Proper handling of soiled healthcare linen is a very important element in the healthcare industry. It ensures patient safety and safety of healthcare workers, environmental services personnel, and anyone who is visiting healthcare facilities. Even though handling it with care has such big impacts, there are instances when it’s not done according to OSHA regulations and best practices. Failures include storing soiled linen in shared spaces with clean linen, discarding soiled linen in the trash and/or red bag waste receptacles. The consequences can be vast: first, infections transmitted through improper procedures can result in illness or injury and, second, degraded safety levels will worsen patient experience and staff satisfaction.
Laundry policies are supposed to ensure that:
- The area for handling laundry is in a dedicated space
- All equipment for laundry handling is used and maintained in accordance with the manufacturer’s instructions
- Staff is not allowed to consume any food or beverages in laundry spaces
- There are hand hygiene facilities in every laundry work area
- The use of a laundry skip is strongly recommended when removing soiled linen
- Clean laundry is properly sorted, packaged and transported in order to ensure their cleanliness and keep them safe from dust and soil.
All linen which is soiled with blood, bodily fluids, secretions or excretions should be dealt with by implementing the same precautions.

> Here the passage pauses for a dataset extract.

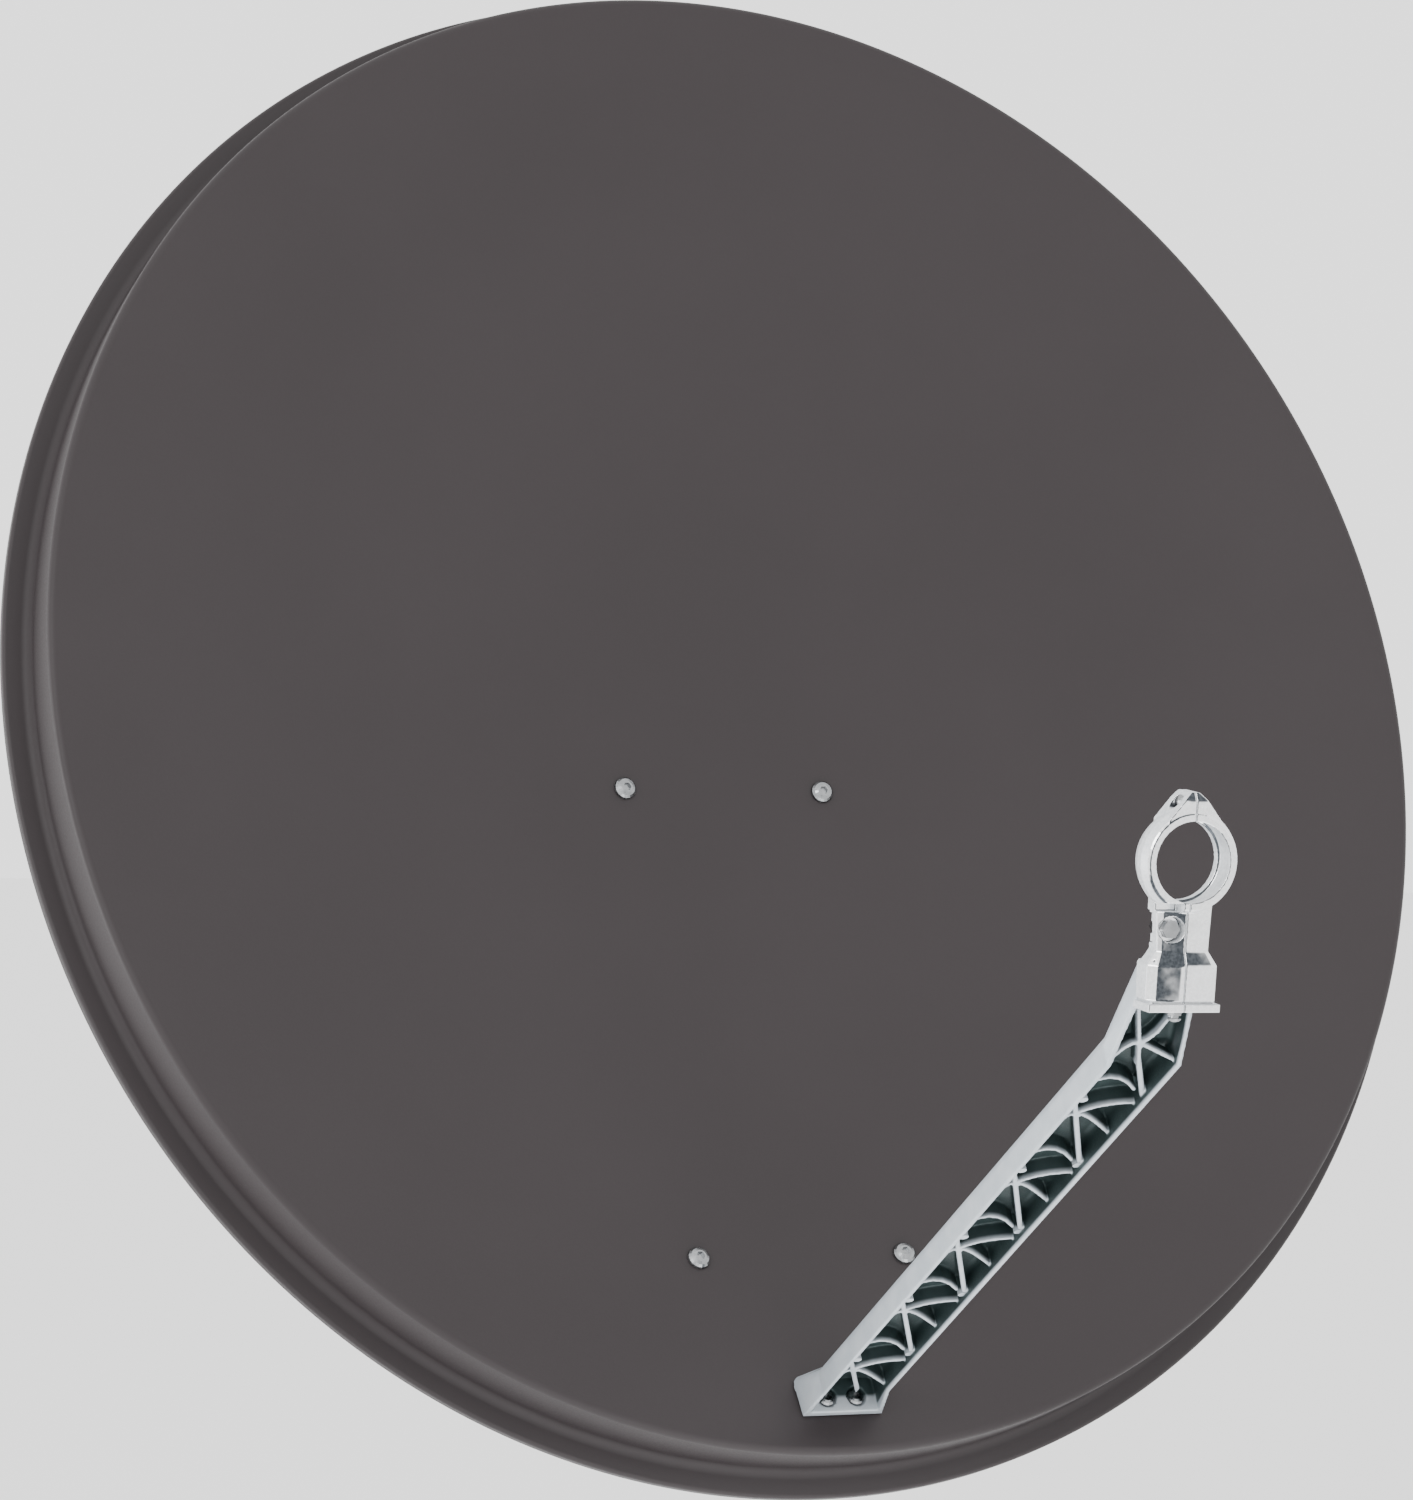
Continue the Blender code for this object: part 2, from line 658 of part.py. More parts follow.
def face_cutter(name):
    """Everything in front of the neck and hood: a slanted shoulder between them, bevelled
    corners, and a left face that leans back a little."""
    neck = [(-0.03, 0.02), (-0.03, -0.0075), (-0.0145, -0.0075), (-0.0108, -0.0042),
            (0, -0.0025), (0.0108, -0.0025), (0.0145, -0.0058), (0.03, -0.0058), (0.03, 0.02)]
    hood = [(-0.03, 0.02), (-0.03, -0.0062), (-0.0180, -0.0062), (-0.0135, -0.0018),
            (0, 0), (0.0138, 0), (0.0180, -0.0040), (0.03, -0.0040), (0.03, 0.02)]
    stations = ((-0.0120, neck), (-0.0440, neck), (-0.0505, hood), (-0.0664, hood))
    sections = [[Vector((x, q, a)) for x, a in shape] for q, shape in stations]
    cutter = loft(name, sections, HOLDER)
    return cut(cutter, cylinder(name + "_disc", RING_FRONT - 0.0015, -0.03, 0.03, HOLDER @ RING, 48))


def ring_profile():
    """The ring's section as (radius, a): a seat for the feed neck between two lips inside, a
    rounded front edge and a swelling back outside."""
    return [(BORE_LIP, 0), (RING_FRONT - 0.0010, 0), (RING_FRONT, -0.0010),
            (RING_OUTER, -0.0048), (RING_OUTER, -0.0085), (RING_OUTER - 0.0014, -0.0125),
            (RING_OUTER - 0.0030, -RING_DEPTH), (BORE_LIP, -RING_DEPTH),
            (BORE_LIP, -0.0125), (BORE, -0.0120), (BORE, -0.0035), (BORE_LIP, -0.0030),
            (BORE_LIP, 0)]


def make_holder_solid(name):
    body = prism(name, [holder_outline()], -RING_DEPTH + GAP, -GAP, HOLDER)
    cut(body, face_cutter(name + "_face"))
    boss_slope = loft(name + "_boss_slope", [
        [Vector((side, q, a)) for q, a in ((0.0170, 0.004), (0.0330, 0.004), (0.0330, -0.0045))]
        for side in (-0.03, 0.03)], HOLDER)
    cut(body, boss_slope)
    cut(body, cylinder(name + "_clear", BORE + 0.0006, -0.03, 0.01, HOLDER @ RING, 48))
    join(body, turned(name + "_ring", ring_profile(), HOLDER @ RING, 48))
    lip = box(name + "_lip", (-LIP_HALF, -0.0712, -RING_DEPTH - 0.0008),
              (LIP_HALF, -0.0675, 0.0008), HOLDER)
    join(body, lip)
    groove = box(name + "_groove", (-LIP_HALF + 0.0024, -0.0676, -RING_DEPTH),
                 (LIP_HALF - 0.0024, -0.0664, -0.0010), HOLDER)
    join(body, groove)
    cut(body, box(name + "_back", (-0.03, -0.0487, -0.03), (0.03, -0.0262, NECK_BACK), HOLDER))
    inner = BLOCK_HALF - 0.0027
    cut(body, box(name + "_room", (-inner, -0.0668, -0.03), (inner, -0.0480, -0.0040), HOLDER))
    cut(body, box(name + "_floor", (-0.03, -0.08, -0.03), (0.03, -0.060, -0.0148), HOLDER))
    cut(body, cylinder(name + "_bolt_hole", M4 + GAP, -0.02, 0.02, HOLDER @ HOLDER_BOLT, 16))
    return body


def axis_at(place, x):
    return HOLDER @ Matrix.Translation((x, place[0], place[1])) @ SIDE_AXIS


def make_holder(parent, moving):
    left = make_holder_solid("lnb_holder_left")
    cut(left, box("right_half", (-HALF_GAP, -0.1, -0.06), (0.05, 0.06, 0.05), HOLDER))
    right = make_holder_solid("lnb_holder_right")
    cut(right, box("left_half", (-0.05, -0.1, -0.06), (HALF_GAP, 0.06, 0.05), HOLDER))
    cut(left, cylinder("ring_screw_hole", M4 + GAP, -0.02, 0.02, axis_at(RING_SCREW, 0), 16))
    cut(right, cylinder("ring_screw_seat", M4 + GAP, -0.01, 0.0048, axis_at(RING_SCREW, 0), 16))
    cut(left, cylinder("screw_notch", 0.0037, -0.02, -BOSS_HALF, axis_at(RING_SCREW, 0)))
    cut(left, box("ledge", (-0.03, -0.0258, -0.0085), (-0.0030, -0.0215, 0.01), HOLDER))
    bolt = HOLDER @ Matrix.Translation(NECK_BOLT)
    room = box("tongue_room", (-0.03, -0.0408, -0.03), (0.01, -0.0272, TONGUE_FRONT + GAP), HOLDER)
    cut(left, room)
    cut(left, cylinder("neck_recess", 0.0060, 0, 0.02, bolt, 28))
    cut(left, cylinder("neck_bolt_hole", M5 + GAP, -0.02, 0.01, bolt, 16))
    tongue = box("tongue", (-0.0125, -0.0405, NECK_BACK + GAP), (0.0020, -0.0275, TONGUE_FRONT), HOLDER)
    join(right, tongue)
    cut(right, cylinder("fork_end", M5 + GAP, -0.02, 0.0, bolt, 16))
    fork = box("fork", (-0.02, -M5 - GAP, -0.02), (0.0, M5 + GAP, 0.0), bolt)
    cut(right, fork)
    publish(left, POLISHED, parent, smooth=True)
    publish(right, POLISHED, moving, smooth=True)


def make_holder_fasteners(parent):
    side = axis_at(RING_SCREW, -BOSS_HALF - GAP) @ Matrix.Rotation(math.pi, 4, "X")
    publish(round_bolt("ring_screw", M4, 0.0085, side, socket=False), STEEL, parent, smooth=True)
    seat = HOLDER @ Matrix.Translation(NECK_BOLT + Vector((0, 0, GAP)))
    publish(hex_bolt("neck_bolt", M5, 0.0118, seat), STEEL, parent)
    back = Matrix.Translation((NECK_BOLT.x, NECK_BOLT.y, NECK_BACK - GAP))
    publish(nut("neck_nut", M5, HOLDER @ back @ Matrix.Rotation(math.pi, 4, "X")), STEEL, parent)
    below = HOLDER @ HOLDER_BOLT
    publish(nut("holder_nut", M4, below @ Matrix.Translation((0, 0, GAP)), 0.0022), STEEL, parent)
    end = below @ Matrix.Translation((0, 0, 0.0040))
    publish(round_bolt("holder_bolt", M4, 0.0150, end, socket=False), STEEL, parent, smooth=True)


# ---------------------------------------------------------------- mast clamp

def slot_arc(centre, radius, width, first, last):
    """A curved slot about a pivot, with round ends; angles in degrees."""
    outer = arc(centre, radius + width, first, last, 8)
    inner = arc(centre, radius - width, last, first, 8)
    ends = []
    for angle, turn in ((last, 0), (first, 180)):
        a = math.radians(angle)
        middle = (centre[0] + radius * math.cos(a), centre[1] + radius * math.sin(a))
        ends.append(arc(middle, width, angle + turn, angle + turn + 180, 6)[1:-1])
    return outer + ends[0] + inner + ends[1]


def ear_outline():
    """The bracket's side plate: local x forward to back (world Y), y up (world Z)."""
    head = arc((PIVOT.y, PIVOT.z), 0.019, 60, 165, 5)
    nose = arc((-0.139, -0.004), 0.0115, 150, 262, 5)
    return [(WEB_BACK - 0.0005, -0.072), (WEB_BACK - 0.0005, 0.060)] + head + nose \
        + [(-0.108, -0.0395), (-0.060, -0.072)]


def bolt_angle(lean_change):
    """Direction in degrees from the pivot to the lock bolt for a change of tilt, in (Y, Z)."""
    down = (CHORD.to_3x3() @ Vector((0, -1, 0)))
    return math.degrees(math.atan2(down.z, down.y) - lean_change) % 360


def make_mast_bracket():
    body = box("mast_bracket", (-EAR_OUTER + 0.001, WEB_FRONT, -0.0715),
               (EAR_OUTER - 0.001, WEB_BACK, 0.0595))
    turn = Matrix(((0, 0, 1, 0), (1, 0, 0, 0), (0, 1, 0, 0), (0, 0, 0, 1)))
    slack = math.radians(1.5)
    slot = slot_arc((PIVOT.y, PIVOT.z), LOCK_RADIUS, M8 + GAP,
                    bolt_angle(TILT_UP + slack), bolt_angle(-TILT_DOWN - slack))
    pin = circle(M8 + GAP, 32, (PIVOT.y, PIVOT.z))
    for low in (-EAR_OUTER, EAR_OUTER - EAR_THICKNESS):
        join(body, prism("ear", [ear_outline(), slot, pin], low, low + EAR_THICKNESS, turn))
    for x, z in bolt_places():
        cut(body, box("square_hole", (x - 0.0043, WEB_FRONT - 0.01, z - 0.0043),
                      (x + 0.0043, WEB_BACK + 0.01, z + 0.0043)))
    return publish(body, ZINC)


def bolt_places():
    return [(side * CLAMP_BOLT_X, height * JAW_Z) for height in (1, -1) for side in (-1, 1)]


def toothed_face(reach, teeth):
    """Points of one toothed flank of the mast's V groove, from its outer end to its root."""
    slope = math.radians(30)
    root = MAST_RADIUS / math.cos(slope)
    points = []
    for i in range(teeth * 2 + 1):
        x = reach * (1 - i / (teeth * 2))
        bite = 0.0011 if i % 2 else 0.0
        points.append((x + bite * math.sin(slope), root - x * math.tan(slope)
                       + bite * math.cos(slope)))
    return points


def make_saddle():
    """The fixed toothed saddle between the bracket and the mast."""
    back = -WEB_BACK - GAP
    flank = toothed_face(0.030, 8)
    upper = [(0.031, back)] + [(0.031, flank[0][1] + 0.0002)] + flank
    outline = upper + [(-x, y) for x, y in reversed(upper[:-1])]
    body = prism("mast_saddle", [[(x, -y) for x, y in outline]], -0.055, 0.055,
                 Matrix.Identity(4))
    return publish(body, ZINC)


def jaw_outline():
    flank = toothed_face(0.030, 8)
    right = [(0.0100, 0.0400), (0.0300, 0.0262), (0.0520, 0.0225), (0.0520, 0.0125),
             (0.0310, 0.0116)] + flank
    return right + [(-x, y) for x, y in reversed(right[:-1])]


def make_jaw(name, z, moving):
    body = prism(name, [jaw_outline()], z - JAW_HEIGHT / 2, z + JAW_HEIGHT / 2,
                 Matrix.Identity(4))
    backwards = Matrix.Rotation(-math.pi / 2, 4, "X")
    for side, word in ((-1, "left"), (1, "right")):
        x = side * CLAMP_BOLT_X
        place = Matrix.Translation((x, 0, z)) @ backwards
        cut(body, cylinder("jaw_hole", M8 + GAP, 0, 0.06, place, 20))
        seat = Matrix.Translation((x, 0.0215, z)) @ backwards
        cut(body, cylinder("nut_seat", 0.0095, 0, 0.03, seat, 20))
        spot = Matrix.Translation((x, 0.0215 + GAP, z)) @ backwards
        label = name.replace("mast_jaw", "clamp_nut")
        publish(nut(f"{label}_{word}", M8, spot), STEEL, moving)
    return publish(body, ZINC, moving)


def make_clamp_bolts():
    names = ("upper_left", "upper_right", "lower_left", "lower_right")
    forwards = Matrix.Rotation(math.pi / 2, 4, "X")
    for name, (x, z) in zip(names, bolt_places()):
        place = Matrix.Translation((x, WEB_FRONT - GAP, z)) @ forwards
        bolt = round_bolt("clamp_bolt_" + name, M8, CLAMP_BOLT_END - WEB_FRONT, place, False)
        publish(bolt, STEEL, smooth=True)


def make_elevation_hardware(tilting):
    across = Matrix.Translation(PIVOT) @ SIDE_AXIS
    head = across @ Matrix.Translation((0, 0, -EAR_OUTER - GAP)) @ Matrix.Rotation(math.pi, 4, "X")
    publish(hex_bolt("elevation_pivot_bolt", M8, 2 * EAR_OUTER + 0.014, head), STEEL)
    publish(nut("elevation_pivot_nut", M8, across @ Matrix.Translation((0, 0, EAR_OUTER + GAP))),
            STEEL)
    down = CHORD.to_3x3() @ Vector((0, -1, 0))
    spot = Matrix.Translation(PIVOT + LOCK_RADIUS * down)
    inside = CHEEK_OUTER - CHEEK_THICKNESS - 0.0001 - GAP
    for name, side in (("left", -1), ("right", 1)):
        outward = spot @ Matrix.Rotation(side * math.pi / 2, 4, "Y")
        shank = EAR_OUTER + 0.013 - inside
        head = outward @ Matrix.Translation((0, 0, inside)) @ Matrix.Rotation(math.pi, 4, "X")
        publish(hex_bolt("elevation_lock_bolt_" + name, M8, shank, head), STEEL, tilting)
        seat = outward @ Matrix.Translation((0, 0, EAR_OUTER + GAP))
        publish(nut("elevation_lock_nut_" + name, M8, seat), STEEL, tilting)


# ---------------------------------------------------------------- the whole dish

def build():
    tilting = new_empty("tilt_axis", PIVOT)
    opening = new_empty("lnb_clamp_axis", HOLDER.translation)
    upper = new_empty("upper_jaw_axis", (0, 0, JAW_Z))
    lower = new_empty("lower_jaw_axis", (0, 0, -JAW_Z))
    make_reflector(tilting)
    make_back_frame(tilting)
    make_reflector_fasteners(tilting)
    make_feed_arm(tilting)
    make_arm_fasteners(tilting)
    make_holder(tilting, opening)
    make_holder_fasteners(tilting)
    make_mast_bracket()
    make_saddle()
    make_jaw("mast_jaw_upper", JAW_Z, upper)
    make_jaw("mast_jaw_lower", -JAW_Z, lower)
    make_clamp_bolts()
    make_elevation_hardware(tilting)


build()
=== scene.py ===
"""Looks of the offset satellite dish: a smooth powder-coated reflector, a die-cast feed arm and
feed clamp with rounded edges, and procedural metal on every part of the mount."""

import json
import math

import bmesh
import bpy
from mathutils import Matrix, Vector


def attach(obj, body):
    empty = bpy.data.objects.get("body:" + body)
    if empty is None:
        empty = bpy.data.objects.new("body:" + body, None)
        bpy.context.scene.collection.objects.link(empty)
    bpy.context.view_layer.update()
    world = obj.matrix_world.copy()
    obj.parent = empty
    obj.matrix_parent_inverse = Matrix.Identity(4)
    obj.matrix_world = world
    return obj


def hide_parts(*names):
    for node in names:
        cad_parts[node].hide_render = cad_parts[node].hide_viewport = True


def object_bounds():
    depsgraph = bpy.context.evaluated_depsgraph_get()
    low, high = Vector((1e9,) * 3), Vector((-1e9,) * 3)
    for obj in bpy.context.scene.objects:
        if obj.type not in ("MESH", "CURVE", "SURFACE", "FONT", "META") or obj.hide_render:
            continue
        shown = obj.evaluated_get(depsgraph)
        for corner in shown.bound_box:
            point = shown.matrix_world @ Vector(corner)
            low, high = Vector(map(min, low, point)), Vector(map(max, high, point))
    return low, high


# The reflector, as in the CAD: metres, in the frame of its rim plane
HALF_WIDTH = 0.4038
HALF_HEIGHT = 0.4288
FOCAL_LENGTH = 0.50
OFFSET_ANGLE = math.acos(HALF_WIDTH / HALF_HEIGHT)
SHEET = 0.0015
SKIRT_DEPTH = 0.039
FLANGE = 0.0212
LIP_DEPTH = 0.006
RIM_CENTRE = (0.0, -0.1682, 0.2138)
LEAN = math.radians(19.0)
RINGS = 72
STEPS = 320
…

What follows are a few instructions that if accordingly followed will make sure that no health risks are present and the entire procedure is sanitary and safe.
First of all, each staff member that deals with soiled linen is supposed to handle contaminated materials with minimum agitation and shaking in order to avoid contaminating the air, surfaces and any people that are nearby. Next, if the soiled laundry is wet it is supposed to be wrapped in a dry sheet or towel before placing it in a laundry skip.
The safest way to protect staff members (and patients) is to educate them regarding the use and disposal of these materials, and teaching them to always hold them away from their body and uniform. Once the healthcare staff member places the soiled linen in a laundry skip, next thing to do is to discharge it directly into a soiled linen collection area for safety purposes. This helpful tool should be cleaned and properly disinfected with a low-level disinfectant once a day.
This is important – when changing soiled linen with a clean one, it is recommended that only the exact amount of clean linen required should be taken into a resident’s room. And, finally, there should be at least one-metre separation between clean and soiled linen.